Sometimes in therapy you’ll see something ‘click,’ an almost visible shift in perception and mood. Gail didn’t immediately lose all fear of the MRI, and she wasn’t going to until she completed her task, but something happened for her at that moment.
“I’ve been saying these words over and over for weeks,” she said.
“No wonder you’re so anxious about it. What have you been telling yourself about what happens next?”
“They shove me into the machine and I can’t get out for 45 minutes,” she said.
“Okay, so change that for me. Make it a more active experience on your part.”
“I…go in the machine and can’t get out?”
“That’s close. Is that true you can’t get out?”
“Not exactly. If I give a signal the technicians come in and turn off the machine.”
“Okay, so you will choose to go into the MRI machine, and you will decide to stay in there as part of your medical care. If it becomes too much, you can always get out and try again at another point, but you will always have the ultimate say. Is that accurate?”
“Yes,” she said, with a small, almost embarrassed smile. “That’s fair to say.”

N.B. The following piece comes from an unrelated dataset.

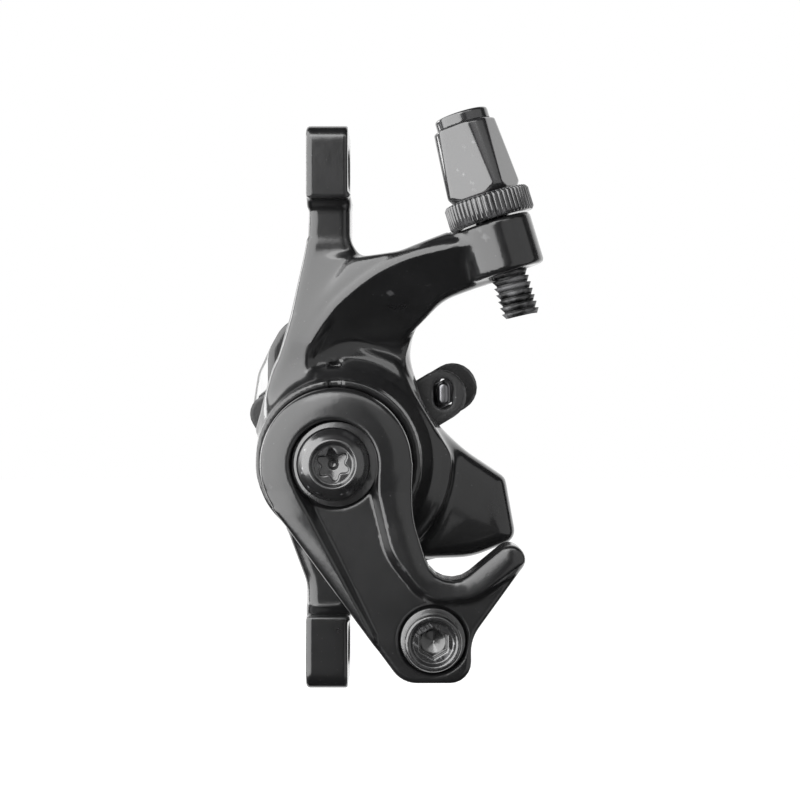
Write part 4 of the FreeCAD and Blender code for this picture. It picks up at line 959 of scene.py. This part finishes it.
tonguePiece = fieldPiece("springTongue", tongueField, (12, 3.2, -4), (28, 9.6, 9), tongueShape["step"],
                         springSteel)
softened("nearPadBlock", "near_friction_block", frictionMix, "near_pad", "friction", softShape["block"])
softened("farPadBlock", "far_friction_block", frictionMix, "far_pad", "friction", softShape["block"])
softened("cableClamp", "cable_clamp_plate", blackSteel, "arm", "black_steel", softShape["washer"])
softened("boltWasher", "arm_washer", blackSteel, "arm", "black_steel", softShape["washer"])
softened("padKnob", "adjuster_knob", knobResin, "knob", "knob_plastic", softShape["knob"])
leafPiece = softened("leafSpring", "pad_spring", springSteel, "caliper", "spring_steel", softShape["spring"])
belongs(tonguePiece, "caliper", "spring_steel", "pad_spring")

# The leaf spring is cut at its fold into two halves, each capped at the cut; both stay with the caliper

springShape = {"fold": 10.5, "keep": 0.5}


def keepHalf(piece, side):
    shell = bmesh.new()
    shell.from_mesh(piece.data)
    cut = bmesh.ops.bisect_plane(shell, geom=shell.verts[:] + shell.edges[:] + shell.faces[:],
                                 plane_co=(0, springShape["fold"] * mm, 0), plane_no=(0, side, 0),
                                 clear_outer=True)
    bmesh.ops.holes_fill(shell, edges=[e for e in cut["geom_cut"] if isinstance(e, bmesh.types.BMEdge)])
    bmesh.ops.recalc_face_normals(shell, faces=shell.faces[:])
    shell.to_mesh(piece.data)
    shell.free()


farLeaf = bpy.data.objects.new("leafSpringFar", leafPiece.data.copy())
bpy.context.scene.collection.objects.link(farLeaf)
belongs(farLeaf, "caliper", "spring_steel", "pad_spring")
for piece, side, joint in ((leafPiece, 1, "piston_slide"), (farLeaf, -1, "plunger_slide")):
    keepHalf(piece, side)
    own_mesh(piece)

kept = {
    "ramp_spindle": turnedSteel, "spindle_bush": bushResin, "thrust_washer": turnedSteel,
    "dust_seal": sealRubber, "guide_pin": turnedSteel, "ramp_balls": ballSteel, "ball_cage": turnedSteel,
    "piston": turnedSteel, "return_spring": springSteel, "pad_plunger": turnedSteel,
    "knob_retainer": springSteel,
}
for node, material in kept.items():
    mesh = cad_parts[node].data
    mesh.materials.clear()
    mesh.materials.append(material)
print("pieces ready")


# Camera, stage and lights

def aimAt(thing, target):
    thing.rotation_euler = (Vector(target) - thing.location).to_track_quat("-Z", "Y").to_euler()


photoView = {"place": (0.0142, -0.2695, 0.00105), "lens": 78.075, "sensor": 36}
cameraData = bpy.data.cameras.new("photoCamera")
cameraData.lens = photoView["lens"]
cameraData.sensor_width = photoView["sensor"]
cameraData.clip_start = 0.01
camera = bpy.data.objects.new("photoCamera", cameraData)
camera.location = photoView["place"]
camera.rotation_euler = (math.pi / 2, 0, 0)
bpy.context.scene.collection.objects.link(camera)
bpy.context.scene.camera = camera

room = {"seen": 1.0, "unseen": 0.35}    # brightness to the camera and in reflections, and as light
world = bpy.data.worlds.new("paleRoom")
bpy.context.scene.world = world
world.use_nodes = True
tree = world.node_tree
paths = addNode(tree, "ShaderNodeLightPath")
seen = mathNode(tree, "MAXIMUM", paths.outputs["Is Camera Ray"], paths.outputs["Is Glossy Ray"])
seen = mathNode(tree, "MAXIMUM", seen, paths.outputs["Is Transmission Ray"])
back = tree.nodes["Background"]
back.inputs["Color"].default_value = (1, 1, 1, 1)
strength = mathNode(tree, "MULTIPLY_ADD", seen, room["seen"] - room["unseen"], room["unseen"])
tree.links.new(strength, back.inputs["Strength"])

lights = {
    "keyBox": {"place": (-0.397, -0.299, 0.152), "size": (1.10, 0.85), "power": 10.8},
    "topBox": {"place": (0.05, -0.40, 0.36), "size": (0.50, 0.14), "power": 0.5},
    "fillBox": {"place": (0.443, -0.326, 0.03), "size": (0.84, 0.70), "power": 1.0},
    "rimBox": {"place": (-0.58, 0.39, 0.07), "size": (0.20, 0.40), "power": 1.1},
}
for name, values in lights.items():
    lampData = bpy.data.lights.new(name, "AREA")
    lampData.shape = "RECTANGLE"
    lampData.size, lampData.size_y = values["size"]
    lampData.energy = values["power"]
    lamp = bpy.data.objects.new(name, lampData)
    lamp.location = values["place"]
    aimAt(lamp, (0.01, 0, 0))
    bpy.context.scene.collection.objects.link(lamp)


def stageMesh(name, points, faces, material):
    mesh = bpy.data.meshes.new(name)
    mesh.from_pydata(points, [], faces)
    mesh.materials.append(material)
    piece = bpy.data.objects.new(name, mesh)
    bpy.context.scene.collection.objects.link(piece)
    return piece


def plainFinish(name, shade, rough):
    material = bpy.data.materials.new(name)
    material.use_nodes = True
    inputs = material.node_tree.nodes["Principled BSDF"].inputs
    inputs["Base Color"].default_value = (shade, shade, shade, 1)
    inputs["Roughness"].default_value = rough
    inputs["Specular IOR Level"].default_value = 0.0
    return material, inputs


def floorFinish(shade, rough, glow):
    material, inputs = plainFinish("paleFloor", shade, rough)
    tree = material.node_tree
    inputs["Emission Color"].default_value = (1, 1, 1, 1)
    ways = addNode(tree, "ShaderNodeLightPath")
    tree.links.new(mathNode(tree, "MULTIPLY", ways.outputs["Is Camera Ray"], glow),
                   inputs["Emission Strength"])
    return material


floorShape = {"half": 3, "down": -0.15, "shade": 0.82, "rough": 0.9, "glow": 0.75}
floor = stageMesh("floorSheet", [(i * floorShape["half"], j * floorShape["half"], floorShape["down"])
                                 for i, j in ((-1, -1), (1, -1), (1, 1), (-1, 1))], [(0, 1, 2, 3)],
                  floorFinish(floorShape["shade"], floorShape["rough"], floorShape["glow"]))
floor.visible_glossy = False


# Dark shell in front of and below the caliper, which only its reflections see

def darkShell(radius=0.95, reach=118, rows=14, around=48, shade=0.004, rough=1.0):
    points, faces = [], []
    for i in range(rows + 1):
        t = math.radians(reach * i / rows)
        for k in range(around):
            a = 2 * math.pi * k / around
            ring = radius * math.sin(t)
            points.append((ring * math.cos(a), -radius * math.cos(t), ring * math.sin(a)))
    for i in range(rows):
        for k in range(around):
            n = (k + 1) % around
            low, high = i * around, (i + 1) * around
            faces.append((low + k, low + n, high + n, high + k))
    shell = stageMesh("darkShell", points, faces, plainFinish("darkCard", shade, rough)[0])
    shell.visible_camera = False
    shell.visible_shadow = False
    shell.visible_diffuse = False


darkShell()

scene = bpy.context.scene
scene.view_settings.view_transform = "Standard"

print("scene ready")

Because Gail was such a trooper, she actually obtained a refrigerator box from an appliance store and practiced lying inside of it for 45 minutes a day. While simulating the MRI experience, she told herself the “active” words, dropping the extreme terms that were generating such a strong anxiety response. And while she couldn’t ever say that she actually enjoyed the MRI – who could unless you took a nap or had a bottle of pinot noir in there with you? – she got through it. Pretty painlessly, in fact.
The morals of the story:
– Monitor your self-talk for extreme terms that generate misery
-Correct your phrasing to allow for more accurate perceptions of your experience
-Cold compresses are useless for migraines, although vomiting helps
-Don’t drink club soda in a bar unless you want to be branded a woman. Or at least some sort of vagina-having man-type creature
* For those who are wondering, I don’t sit in Starbucks to write because their coffee sucks, it’s overpriced and the very idea of sitting for four hours in some pretentious, glorified Dunkin Donuts makes me sick to my stomach.